→ What to work on
Collect every line in the records below that contains the word "Blender".

Scripts that build objects
--- BEGIN ---

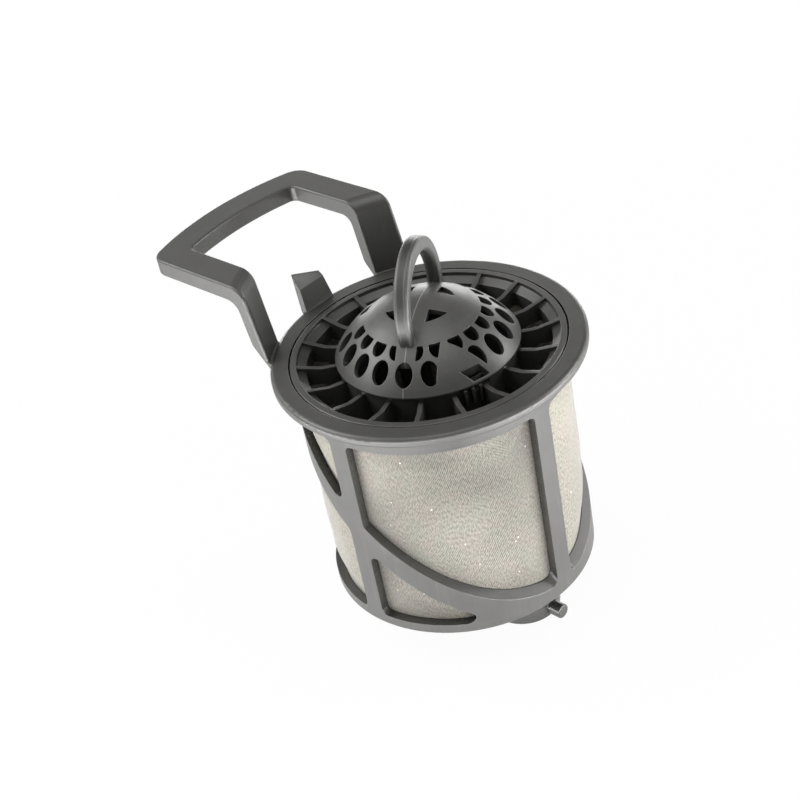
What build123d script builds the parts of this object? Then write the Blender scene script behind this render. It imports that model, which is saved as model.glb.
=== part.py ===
from build123d import *
import math
import os

# Dishwasher filter: a caged mesh microfilter with its handle, and the coarse filter that lifts out of it.
# Millimetres. +Z runs up the filter's axis, the rim's top face is z = 0, the handle points to +Y.

# Rim and body of the microfilter
rim_overhang = 5.6
rim_edge_height = 2.9
rim_root_drop = 1.4
rim_top_round = 1.3
rim_low_round = 0.8
recess_step = 0.2
recess_depth = 2.5
body_radius = 40.4
cage_wall = 2.7
body_height = 75.4
top_band_height = 9.5
bottom_band_height = 3.0
floor_thickness = 1.6
floor_rib_height = 2.0
floor_rib_width = 1.4
floor_rib_count = 8
floor_rib_gap = 0.5

# Cage: upright ribs and the leaning hoop
rib_count = 4
rib_width = 6.1
hoop_top_level = 36.0
hoop_top_tilt = 41.2
hoop_low_level = 44.8
hoop_low_tilt = 39.7
window_corner = 2.2
window_overcut = 0.5

# Woven sleeve inside the cage
mesh_wall = 0.4
mesh_top_drop = 3.4

# Handle
handle_top = 23.5
handle_thickness = 5.4
handle_half_width = 31.1
arm_width = 9.8
grip_reach = 84.6
grip_width = 10.0
grip_bow = 5.8
grip_outer_round = 6.0
grip_inner_round = 2.2
leg_thickness = 4.1
leg_lean = 3.8
leg_root_rise = 4.8
leg_root_drop = 2.2
leg_root_inset = 1.4
leg_root_cover = 0.4
leg_foot_inset = 0.2
knee_inner_round = 3.4
knee_outer_round = 4.6
handle_edge_round = 0.7

# Hook tab between the handle's legs
tab_base_width = 11.4
tab_top_width = 9.8
tab_height = 7.0
tab_lean = 2.0
tab_thickness = 2.0
tab_root_drop = 0.5
tab_barb_reach = 3.4
tab_barb_rise = 4.7
tab_barb_end_reach = 1.2
tab_barb_end_rise = 1.0

# Locking boss and pin under the floor
boss_offset = 22.3
boss_radius = 11.0
boss_wall = 1.8
boss_height = 13.6
boss_edge_round = 0.7
pin_radius = 2.3
pin_reach = 4.5
pin_rise = 3.1
pin_end_round = 0.5

# Coarse filter: flange, fins and hub
seat_gap = 0.35
flange_width = 2.05
flange_thickness = 2.5
flange_round = 0.4
collar_gap = 0.4
collar_wall = 1.2
fin_count = 18
fin_phase = 17.2
fin_thickness = 1.35
fin_root_drop = 0.2
fin_kink_share = 0.44
fin_kink_drop = 2.0
fin_outer_depth = 7.0
fin_inner_depth = 13.0
hub_radius = 26.2
hub_wall = 1.8
hub_depth = 16.0

# Collecting cup under the hub
cup_wall = 1.4
cup_gap = 0.1
cup_shoulder = 2.0
cup_depth = 44.0
cup_foot_radius = 20.5
cup_top_drop = 1.0
cup_slot_count = 24
cup_slot_width = 2.2
cup_slot_margin = 5.0
cup_floor_holes = 12
cup_floor_hole_radius = 1.5
cup_floor_hole_ring = 14.0

# Dome with its drilled rows
dome_overhang = 0.5
dome_height = 14.6
dome_wall = 1.6
dome_skirt_gap = 0.1
dome_skirt_wall = 0.6
dome_skirt_depth = 1.0
dome_skirt_round = 0.3
hole_count = 20
loop_angle = 27.2
outer_row_radius = 23.1
outer_hole_width = 5.0
outer_hole_length = 7.2
inner_row_radius = 18.0
inner_hole_width = 4.1
inner_hole_length = 5.6
inner_row_stop = 16.8
blank_place = 5
ridge_half_width = 2.9
ridge_reach = 20.5
pad_along = 13.7
pad_across = 9.0
crown_radius = 10.0
crown_bar_half = 3.75
crown_cross_half = 4.3
crown_corner = 1.2
latch_along = 17.1
latch_width = 4.2
latch_length = 2.3
latch_lip = 0.4
latch_notch_depth = 3.0

# Guide ribs on the hub under each latch window
guide_count = 3
guide_pitch = 5.0
guide_angle = 221.8
guide_width = 0.9
guide_stand = 1.2
guide_top_drop = 1.2
guide_height = 5.0

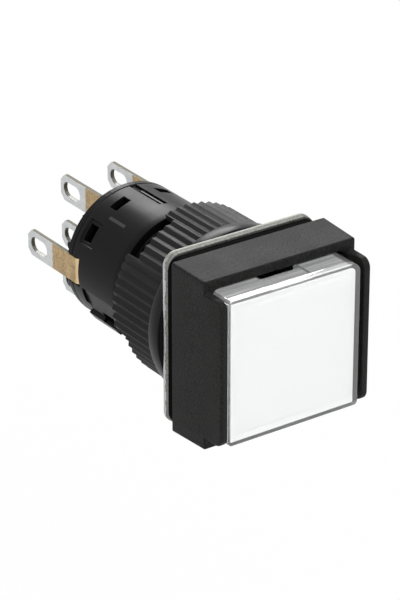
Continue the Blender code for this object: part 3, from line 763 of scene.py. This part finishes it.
# The thread from 0 in its root to 1 on its crest: a trapezoid wave of y / pitch - angle / 360, whose root
# takes 0.3 of the pitch, each flank 0.25 and the crest 0.2
def threadWave(angles, y):
    phase = (y / head["threadPitch"] - angles / 360.0) % 1.0
    return np.clip(np.abs(phase - 0.5) * 4.0 - 0.6, 0.0, 1.0)


# Barrel radius: the thread, which fades at both ends, cut by a flat-bottomed keyway at the top
def barrelRadius(angles, y, crest, back):
    fadeIn = np.clip((y - head["threadFrom"]) / head["threadRise"], 0.0, 1.0)
    fadeOut = np.clip((back - head["threadStop"] - y) / head["threadFall"], 0.0, 1.0)
    radius = crest - head["threadDeep"] * (1.0 - threadWave(angles, y)) * fadeIn * fadeOut
    rise = np.sin(np.radians(angles))
    inKey = (np.abs(np.cos(np.radians(angles)) * crest) < head["keyHalf"]) & (rise > 0)
    floor = head["keyFloor"] / np.maximum(rise, 0.1)
    return np.where(inKey & (y > head["keyFrom"]), np.minimum(radius, floor), radius)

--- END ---

→ Answer to this problem
What build123d script builds the parts of this object? Then write the Blender scene script behind this render. It imports that model, which is saved as model.glb.
Continue the Blender code for this object: part 3, from line 763 of scene.py. This part finishes it.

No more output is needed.